TASK BRIEF: Copy the lines below verbatim, but only from the line containing "imported = [obj" through the end of the data.

PROVIDED DATA:
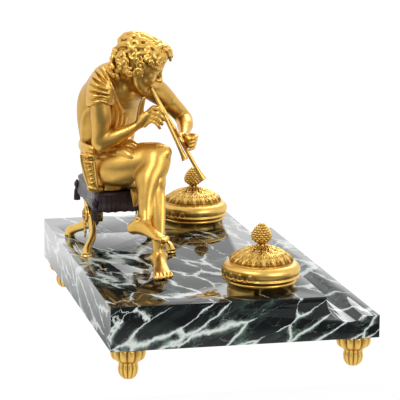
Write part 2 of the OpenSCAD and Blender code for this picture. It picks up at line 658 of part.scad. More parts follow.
module right_arm_form() {
  limb(right_upper_arm, side_dir = [1, 0, 0], sides = 10);
  limb(right_forearm, side_dir = [1, 0, 0], sides = 10);
  // Thumb, then four fingers that lie over the pipes
  bent_digit([-68.5, -7, 70], [-72, -9.5, 77.5], [-73, -15, 81], 2);
  for (i = [0 : 3]) bent_digit([-70, -13.5, 74] + [-1.3 * i, -0.3 * i, -2.5 * i], [-76, -18.5,
    74.5] + [-1 * i, -0.4 * i, -3 * i],
    [-79.1, -24, 71.5] + [-0.6 * i, -0.6 * i, -3.2 * i], 1.8);
}

module figure_right_arm() color(GILT) difference() {
  on_seat() right_arm_form();
  figure_tunic_envelope();
  pipe_envelope();
}

left_upper_arm = [[-38.5, -23, 89, 8.6, 8.4], [-36, -31, 80, 8.6, 8.2], [-33, -41, 69, 7.8, 7.6],
  [-30.5, -49.5, 60.5, 6.8, 6.8], [-29.5, -53, 56, 4.4, 4.4]];
left_forearm = [[-27, -52, 57, 4.5, 4.5], [-30.5, -51.5, 56.5, 6.6, 6.6], [-38.5, -50, 55, 7, 6.8],
  [-48.5, -47.5, 52.8, 6, 5.8],
  [-57.5, -45, 50.6, 4.6, 4.4], [-64.5, -43, 48.6, 4.6, 3.6], [-69.5, -44.4, 46.8, 5.4, 3.4], [-72.5,
    -46.4, 45.4, 5, 3]];

module left_arm_form() {
  limb(left_upper_arm, side_dir = [1, 0, 0], sides = 10);
  limb(left_forearm, side_dir = [0, 0, 1], sides = 10);
  bent_digit([-67.5, -41.4, 50.6], [-72.5, -38, 50], [-78.5, -39, 46.4], 1.9);
  for (i = [0 : 3]) bent_digit([-70, -47, 49.6] + [0, 0.4 * i, -2.4 * i], [-77.5, -50.4, 50.2] + [0,
    0.7 * i, -2.9 * i],
    [-82.5, -45.6, 49.6] + [0, 0.8 * i, -2.9 * i], 1.8);
}

module figure_left_arm() color(GILT) difference() {
  on_seat() left_arm_form();
  figure_tunic_envelope();
  pipe_envelope();
}

right_thigh = [[-31.5, 29, 19, 13, 14], [-37.5, 25, 20, 17, 17.5], [-49.5, 11.5, 22, 17, 17.2],
  [-60.5, -3, 25.6, 16.6, 15.6],
  [-68.5, -14, 30.6, 13.8, 13], [-74, -21, 32.6, 12.4, 12.4], [-78, -25.2, 32, 9.4, 10], [-79.9,
    -27.6, 31.4, 4, 5]];
right_shin = [[-71.5, -19, 38, 8, 8], [-74.5, -17.5, 32, 11.2, 11.2], [-78, -13.6, 25, 10.2, 10.6],
  [-81.5, -9.7, 17, 10, 10.4],
  [-85, -7.6, 8, 8.2, 9.2], [-88.5, -5.8, -1, 6.8, 7.8], [-92, -4.8, -9, 5.9, 6.6], [-95.5, -4, -16,
    5.6, 6.2], [-97.5, -3, -21.5, 5, 6]];
right_foot = [[-90.1, 7.6, -22.2, 2.6, 3.4], [-93, 5.4, -22.2, 4.8, 5.4], [-98, 1, -21.5, 5.2, 6.2],
  [-104.5, -3.6, -22.4, 5.6, 5.6], [-111.5, -8.4, -25, 6.2, 4],
  [-117.5, -12.4, -26.8, 6, 2.8]];

module right_leg_form() {
  limb(right_thigh, side_dir = [0, 0, 1], sides = 14);
  limb(right_shin, side_dir = [0, 1, 0], sides = 12);
  limb(right_foot, side_dir = [-0.58, 0.81, 0], sides = 10);
  for (i = [0 : 4]) let (y = 4.2 - 2.2 * i)
    bent_digit([-116.5, -12.2, -26.8] + y * [-0.58, 0.81, 0], [-120.5, -15, -26.6] + y * [-0.62, 0.86, 0],
      [-122.7, -16.8, -28.4] + y * [-0.62, 0.86, 0], i == 0 ? 2 : 1.5);
}

module figure_right_leg() color(GILT) difference() {
  on_seat() right_leg_form();
  figure_tunic_envelope();
  cushion_form();
}

left_thigh = [[-27.5, 2, 15, 13, 14], [-37.5, -1, 16, 15.5, 15.5], [-55.5, -8, 16, 14.4, 15], [-68.5,
  -13, 16, 12.4, 13],
  [-77.5, -16, 15.5, 10.6, 11.4], [-84, -17.4, 14, 6, 6.4]];
left_shin_top = [[-73.5, -16, 21, 7, 7], [-78.5, -16, 14, 9.6, 10.4], [-83.5, -15.6, 4, 8.6, 9.6],
  [-89.5, -15, -9, 7.4, 8.8]];
left_shin_foot = [[-95.5, -14.2, 34, 6.4, 7.4], [-99.9, -13.6, 23, 5.4, 5.8], [-102.5, -13.5, 14,
  5.4, 6], [-102, -13.5, 7, 6, 7.4]];
left_foot = [[-92.1, -14.6, 4.6, 3, 3.6], [-95.5, -14.3, 5.6, 5.2, 5.6], [-103.5, -13.8, 7.6, 6,
  7.4], [-111.5, -13, 6.4, 6.2, 6.6], [-119.5, -12.3, 4.4, 7, 5],
  [-126.5, -11.8, 2.8, 7.6, 3.8], [-131.5, -11.5, 2.2, 7.6, 3]];

module left_leg_form() {
  limb(left_thigh, side_dir = [0, 1, 0], sides = 14);
  limb([each left_shin_top, for (r = left_shin_foot) g(r)], side_dir = [0, 1, 0], sides = 12);
  limb([for (r = left_foot) g(r)], side_dir = [0, 1, 0], sides = 12);
  for (i = [0 : 4]) let (y = 6.2 - 3 * i, short = [0, 0.4, 1.2, 2.4, 4][i], r = i == 0 ? 2.4 : 1.8)
    bent_digit(g([-129.5, -11.5, 2.6]) + [0, y, 0], g([-135, -11.3, 2.8]) + [short * 0.6, y * 1.1, 0],
      g([-138.5, -11, 1.6]) + [short, y * 1.14, 0], r);
}

module figure_left_leg() color(GILT) difference() {
  on_seat() left_leg_form();
  figure_tunic_envelope();
  on_seat() right_leg_form();
  cushion_form();
  translate([-slab_l, -slab_w, foot_h]) cube([2 * slab_l, 2 * slab_w, slab_t]);
  translate([sole_screw[0], sole_screw[1], top_z - 1]) cylinder(h = screw_bite + 1.2,
    r = screw_r + 0.1, $fn = 24);
}

module figure_foot_screw() slab_screw(sole_screw, screw_bite);

// The tunic's back hem: an ornamented strip that narrows and ends in a tab on the cushion's edge
tail_rows = [[-56, 38.5, 33, 6.5, 1.8], [-56.5, 37.6, 26, 7.2, 1.8], [-55.7, 36.4, 18, 5.8, 1.7],
  [-52.7, 34.4, 10, 4.6, 1.7], [-48.5, 32.2, 4, 3.8, 1.8], [-45, 30, 0.5, 4.4, 2]];

module tail_form() {
  limb(tail_rows, side_dir = [0.35, 0.93, 0], sides = 8);
}

module tunic_tail() color(GILT) difference() {
  on_seat() tail_form();
  figure_tunic_envelope();
  on_seat() right_leg_form();
  cushion_form();
}

// The fold of the tunic that falls over the cushion's near edge, in a point. Its rows are measured
// from that edge
fold_rows = [[5, -10, 1.4, 2.6, 9], [-0.3, -9.5, 0.2, 2.3, 9.2], [-2.4, -8.5, -4, 1.7, 8.6],
  [-2.5, -6.5, -9, 1.4, 5.6], [-2.2, -4.5, -13, 1, 1.6]];

module fold_form() translate([-seat_l / (2 * sitter_k), 0, 0]) limb(fold_rows, side_dir = [1, 0,
  0.3], sides = 8);

module tunic_front_fold() color(GILT) difference() {
  on_seat() fold_form();
  figure_tunic_envelope();
  on_seat() {
    right_leg_form();
    left_leg_form();
  }
  cushion_form();
}

// ---- Double pipe ----

long_pipe_ends = [[-68.5, -13.6, 92.4], [-75.5, -57.8, 12.9]];
short_pipe_ends = [[-71.3, -13.6, 92], [-78.5, -41.4, 31.5]];

// A tube that widens a little, with a bell at its far end, which is open unless the tube is used to
// cut with
module pipe(ends, gap) {
  l = norm(ends[1] - ends[0]);
  along = unit(ends[1] - ends[0]);
  side = unit(cross([1, 0, 0], along));
  depth = cross(along, side);
  r = pipe_r + gap;
  translate(ends[0]) multmatrix([for (i = [0 : 2]) [side[i], depth[i], along[i], 0]])
    rotate_extrude($fn = 24) polygon([[0, 0], [r * 0.8, 0], [r, l * 0.25], [r, l * 0.42], [r * 1.25,
      l * 0.44], [r * 1.25, l * 0.46],
      [r * 1.05, l * 0.48], [r * 1.2, l * 0.86], [pipe_bell_r + gap, l],
        [gap > 0 ? 0 : pipe_bell_r - 0.6, l],
      [0, l - (gap > 0 ? 0 : 6)]]);
}

pipe_gap = 0.01;

module pipe_envelope() on_seat() {
  pipe(long_pipe_ends, pipe_gap);
  pipe(short_pipe_ends, pipe_gap);
}

module long_pipe() color(GILT) on_seat() pipe(long_pipe_ends, 0);
module short_pipe() color(GILT) on_seat() pipe(short_pipe_ends, 0);

// ---- Nodes ----

marble_slab();
foot_front_left();
foot_front_right();
foot_back_left();
foot_back_right();
foot_studs();
left_well_collar();
right_well_collar();
left_inkpot();
right_inkpot();
left_lid();
right_lid();
left_finial();
right_finial();
left_finial_nut();
right_finial_nut();
left_hinge_pin();
right_hinge_pin();
stool_cushion();
cushion_tassels();
stool_leg_back_left();
stool_leg_back_right();
stool_leg_front_left();
stool_leg_front_right();
stool_hub_back();
stool_hub_front();
stool_hub_nuts();
stool_foot_screws();
seat_bolt();
seat_washer();
figure_tunic();
figure_head();
figure_right_arm();
figure_left_arm();
figure_right_leg();
figure_left_leg();
figure_foot_screw();
tunic_tail();
tunic_front_fold();
long_pipe();
short_pipe();
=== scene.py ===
"""A desk inkstand: a marble slab on gilt feet, with two lidded inkwells and a gilt bronze piper on a
stool."""
import copy
import math

import bmesh
import bpy
import numpy as np
import openvdb
from mathutils import Matrix, Vector


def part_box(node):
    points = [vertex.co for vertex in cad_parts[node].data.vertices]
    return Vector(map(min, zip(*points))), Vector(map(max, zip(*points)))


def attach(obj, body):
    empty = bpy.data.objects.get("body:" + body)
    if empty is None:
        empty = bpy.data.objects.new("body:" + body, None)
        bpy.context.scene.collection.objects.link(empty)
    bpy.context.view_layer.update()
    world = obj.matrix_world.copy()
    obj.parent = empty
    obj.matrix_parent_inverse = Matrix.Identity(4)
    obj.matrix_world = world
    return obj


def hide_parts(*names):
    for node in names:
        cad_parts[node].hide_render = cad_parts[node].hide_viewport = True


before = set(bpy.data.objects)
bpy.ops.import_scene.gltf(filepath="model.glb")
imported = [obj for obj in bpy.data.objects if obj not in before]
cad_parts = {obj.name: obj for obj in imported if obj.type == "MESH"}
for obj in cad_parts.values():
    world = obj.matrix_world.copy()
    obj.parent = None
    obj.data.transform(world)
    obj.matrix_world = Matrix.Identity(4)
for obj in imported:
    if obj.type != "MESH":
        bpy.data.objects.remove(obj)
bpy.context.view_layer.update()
MM = 0.001

# ---- Camera ----
# The view looks along the slab from the end near the left well, a little from behind and from above, with a
# long lens.
VIEW_AZIMUTH, VIEW_ELEVATION, VIEW_ROLL = -103.449, 11.772, 0.548
VIEW_PLACE = (-1636.1, 391.3, 459.9)
LENS, SENSOR = 179.32, 36.0

azimuth, elevation = math.radians(VIEW_AZIMUTH), math.radians(VIEW_ELEVATION)
ahead = Vector((-math.sin(azimuth) * math.cos(elevation), math.cos(azimuth) * math.cos(elevation),
    -math.sin(elevation)))
right = Vector((math.cos(azimuth), math.sin(azimuth), 0))
turn = Matrix((right, right.cross(ahead), -ahead)).transposed().to_4x4()
camera = bpy.data.objects.new("camera", bpy.data.cameras.new("camera"))
camera.data.lens = LENS
camera.data.sensor_width = SENSOR
camera.data.clip_end = 50
camera.matrix_world = Matrix.Translation(Vector(VIEW_PLACE)
    * MM) @ turn @ Matrix.Rotation(math.radians(VIEW_ROLL), 4, "Z")
bpy.context.scene.collection.objects.link(camera)
bpy.context.scene.camera = camera
bpy.context.scene.view_settings.view_transform = "Standard"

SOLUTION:
imported = [obj for obj in bpy.data.objects if obj not in before]
cad_parts = {obj.name: obj for obj in imported if obj.type == "MESH"}
for obj in cad_parts.values():
    world = obj.matrix_world.copy()
    obj.parent = None
    obj.data.transform(world)
    obj.matrix_world = Matrix.Identity(4)
for obj in imported:
    if obj.type != "MESH":
        bpy.data.objects.remove(obj)
bpy.context.view_layer.update()
MM = 0.001

# ---- Camera ----
# The view looks along the slab from the end near the left well, a little from behind and from above, with a
# long lens.
VIEW_AZIMUTH, VIEW_ELEVATION, VIEW_ROLL = -103.449, 11.772, 0.548
VIEW_PLACE = (-1636.1, 391.3, 459.9)
LENS, SENSOR = 179.32, 36.0

azimuth, elevation = math.radians(VIEW_AZIMUTH), math.radians(VIEW_ELEVATION)
ahead = Vector((-math.sin(azimuth) * math.cos(elevation), math.cos(azimuth) * math.cos(elevation),
    -math.sin(elevation)))
right = Vector((math.cos(azimuth), math.sin(azimuth), 0))
turn = Matrix((right, right.cross(ahead), -ahead)).transposed().to_4x4()
camera = bpy.data.objects.new("camera", bpy.data.cameras.new("camera"))
camera.data.lens = LENS
camera.data.sensor_width = SENSOR
camera.data.clip_end = 50
camera.matrix_world = Matrix.Translation(Vector(VIEW_PLACE)
    * MM) @ turn @ Matrix.Rotation(math.radians(VIEW_ROLL), 4, "Z")
bpy.context.scene.collection.objects.link(camera)
bpy.context.scene.camera = camera
bpy.context.scene.view_settings.view_transform = "Standard"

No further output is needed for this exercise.